— start Recorded information —
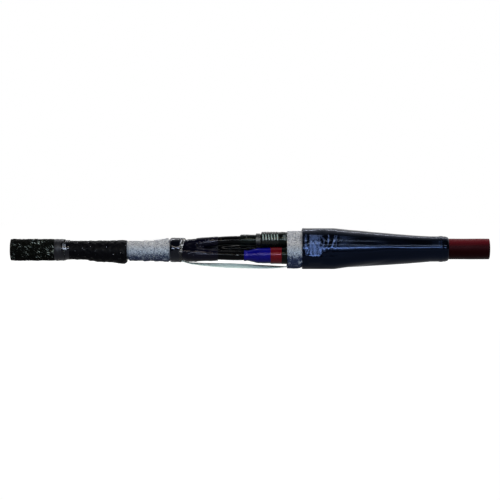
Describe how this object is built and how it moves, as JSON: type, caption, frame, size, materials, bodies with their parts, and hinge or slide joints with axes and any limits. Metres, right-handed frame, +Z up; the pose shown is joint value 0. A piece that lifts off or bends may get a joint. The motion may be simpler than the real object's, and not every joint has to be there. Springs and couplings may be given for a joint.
{
  "type": "transition cable joint",
  "caption": "Straight joint between a paper-insulated lead cable and a red-sheathed polymer cable, shown with the outer sleeve left off over one half.",
  "frame": {"origin": "under the middle of the joint: the centre of its box, on the surface that it lies on", "axes": "+X along the joint towards the red cable, +Z up, -Y towards the viewer of the cut-away side"},
  "size_m": [1.44, 0.1278, 0.1228],
  "materials": {
    "tarred_jute": "coarse fibres in bitumen, half dull",
    "bitumen_tape": "glossy, lumpy",
    "armour_steel": "dull galvanised tape",
    "bedding_paper": "bitumen-soaked, dull",
    "lead": "dull grey lead, bare",
    "cable_paper": "oiled",
    "copper_wire": "bright stranded copper",
    "spring_steel": "bright rolled band",
    "padding_tape": "matt foam tape",
    "tinned_mesh": "knitted tinned copper wire",
    "boot_black": "glossy heat-shrunk, wrinkled",
    "mastic": "soft, sticky",
    "core_tube_black": "rough glossy, wrinkled",
    "tube_blue": "satin gloss",
    "tube_red": "satin gloss",
    "tube_black": "gloss",
    "connector_metal": "tinned, satin",
    "bolt_brass": "sheared face",
    "ridged_tape": "glossy lapped tape",
    "sleeve_black": "glossy heat-shrunk, mesh showing through",
    "sealing_mastic": "squeezed bead",
    "core_insulation": "milky",
    "aluminium_wire": "stranded",
    "copper_screen": "lapped copper tape",
    "filler_black": "matt extruded filler",
    "sheath_red": "satin gloss"
  },
  "bodies": {
    "root": {"jute_serving": "tarred_jute", "serving_binding": "bitumen_tape", "armour_tape_wrap": "bitumen_tape", "steel_tape_armour": "armour_steel", "armour_bedding": "bedding_paper", "lead_sheath": "lead", "belt_paper": "cable_paper", "paper_filler": "cable_paper", "paper_insulation_top": "cable_paper", "paper_insulation_front": "cable_paper", "paper_insulation_rear": "cable_paper", "paper_conductor_top": "copper_wire", "paper_conductor_front": "copper_wire", "paper_conductor_rear": "copper_wire", "sheath_roll_spring": "spring_steel", "core_roll_spring": "spring_steel", "screen_roll_spring": "spring_steel", "sheath_padding": "padding_tape", "padding_wrap": "padding_tape", "sheath_mesh_wrap": "tinned_mesh", "mesh_band": "tinned_mesh", "earth_braid": "tinned_mesh", "crotch_band": "boot_black", "breakout_boot": "boot_black", "crotch_mastic": "mastic", "void_mastic_top": "mastic", "void_mastic_front": "mastic", "void_mastic_rear": "mastic", "core_tube_top": "core_tube_black", "core_tube_front": "core_tube_black", "core_tube_rear": "core_tube_black", "stress_tube_top": "tube_blue", "stress_tube_front": "tube_blue", "stress_tube_rear": "tube_blue", "insulating_tube_top": "tube_red", "insulating_tube_front": "tube_red", "insulating_tube_rear": "tube_red", "screened_tube_top": "tube_black", "screened_tube_front": "tube_black", "screened_tube_rear": "tube_black", "connector_top": "connector_metal", "connector_front": "connector_metal", "connector_rear": "connector_metal", "shear_bolts": "bolt_brass", "ridged_tape": "ridged_tape", "outer_sleeve": "sleeve_black", "sealing_mastic": "sealing_mastic", "polymer_insulation_top": "core_insulation", "polymer_insulation_front": "core_insulation", "polymer_insulation_rear": "core_insulation", "polymer_conductor_top": "aluminium_wire", "polymer_conductor_front": "aluminium_wire", "polymer_conductor_rear": "aluminium_wire", "core_screen_top": "copper_screen", "core_screen_front": "copper_screen", "core_screen_rear": "copper_screen", "polymer_filler": "filler_black", "red_sheath": "sheath_red"}
  },
  "joints": []
}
— end Recorded information —
**Exercise requirements:**
Recopy all the lines exactly as they appear.

**Problem solution:**
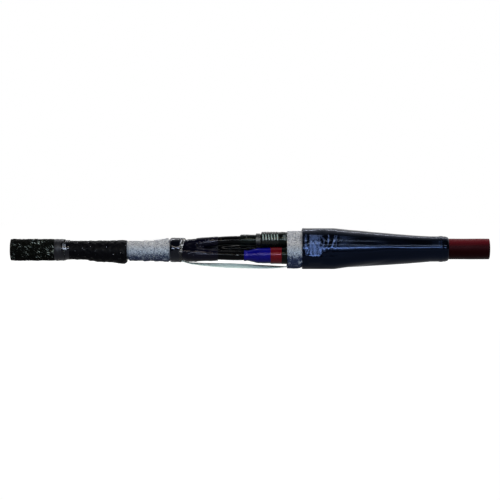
Describe how this object is built and how it moves, as JSON: type, caption, frame, size, materials, bodies with their parts, and hinge or slide joints with axes and any limits. Metres, right-handed frame, +Z up; the pose shown is joint value 0. A piece that lifts off or bends may get a joint. The motion may be simpler than the real object's, and not every joint has to be there. Springs and couplings may be given for a joint.
{
  "type": "transition cable joint",
  "caption": "Straight joint between a paper-insulated lead cable and a red-sheathed polymer cable, shown with the outer sleeve left off over one half.",
  "frame": {"origin": "under the middle of the joint: the centre of its box, on the surface that it lies on", "axes": "+X along the joint towards the red cable, +Z up, -Y towards the viewer of the cut-away side"},
  "size_m": [1.44, 0.1278, 0.1228],
  "materials": {
    "tarred_jute": "coarse fibres in bitumen, half dull",
    "bitumen_tape": "glossy, lumpy",
    "armour_steel": "dull galvanised tape",
    "bedding_paper": "bitumen-soaked, dull",
    "lead": "dull grey lead, bare",
    "cable_paper": "oiled",
    "copper_wire": "bright stranded copper",
    "spring_steel": "bright rolled band",
    "padding_tape": "matt foam tape",
    "tinned_mesh": "knitted tinned copper wire",
    "boot_black": "glossy heat-shrunk, wrinkled",
    "mastic": "soft, sticky",
    "core_tube_black": "rough glossy, wrinkled",
    "tube_blue": "satin gloss",
    "tube_red": "satin gloss",
    "tube_black": "gloss",
    "connector_metal": "tinned, satin",
    "bolt_brass": "sheared face",
    "ridged_tape": "glossy lapped tape",
    "sleeve_black": "glossy heat-shrunk, mesh showing through",
    "sealing_mastic": "squeezed bead",
    "core_insulation": "milky",
    "aluminium_wire": "stranded",
    "copper_screen": "lapped copper tape",
    "filler_black": "matt extruded filler",
    "sheath_red": "satin gloss"
  },
  "bodies": {
    "root": {"jute_serving": "tarred_jute", "serving_binding": "bitumen_tape", "armour_tape_wrap": "bitumen_tape", "steel_tape_armour": "armour_steel", "armour_bedding": "bedding_paper", "lead_sheath": "lead", "belt_paper": "cable_paper", "paper_filler": "cable_paper", "paper_insulation_top": "cable_paper", "paper_insulation_front": "cable_paper", "paper_insulation_rear": "cable_paper", "paper_conductor_top": "copper_wire", "paper_conductor_front": "copper_wire", "paper_conductor_rear": "copper_wire", "sheath_roll_spring": "spring_steel", "core_roll_spring": "spring_steel", "screen_roll_spring": "spring_steel", "sheath_padding": "padding_tape", "padding_wrap": "padding_tape", "sheath_mesh_wrap": "tinned_mesh", "mesh_band": "tinned_mesh", "earth_braid": "tinned_mesh", "crotch_band": "boot_black", "breakout_boot": "boot_black", "crotch_mastic": "mastic", "void_mastic_top": "mastic", "void_mastic_front": "mastic", "void_mastic_rear": "mastic", "core_tube_top": "core_tube_black", "core_tube_front": "core_tube_black", "core_tube_rear": "core_tube_black", "stress_tube_top": "tube_blue", "stress_tube_front": "tube_blue", "stress_tube_rear": "tube_blue", "insulating_tube_top": "tube_red", "insulating_tube_front": "tube_red", "insulating_tube_rear": "tube_red", "screened_tube_top": "tube_black", "screened_tube_front": "tube_black", "screened_tube_rear": "tube_black", "connector_top": "connector_metal", "connector_front": "connector_metal", "connector_rear": "connector_metal", "shear_bolts": "bolt_brass", "ridged_tape": "ridged_tape", "outer_sleeve": "sleeve_black", "sealing_mastic": "sealing_mastic", "polymer_insulation_top": "core_insulation", "polymer_insulation_front": "core_insulation", "polymer_insulation_rear": "core_insulation", "polymer_conductor_top": "aluminium_wire", "polymer_conductor_front": "aluminium_wire", "polymer_conductor_rear": "aluminium_wire", "core_screen_top": "copper_screen", "core_screen_front": "copper_screen", "core_screen_rear": "copper_screen", "polymer_filler": "filler_black", "red_sheath": "sheath_red"}
  },
  "joints": []
}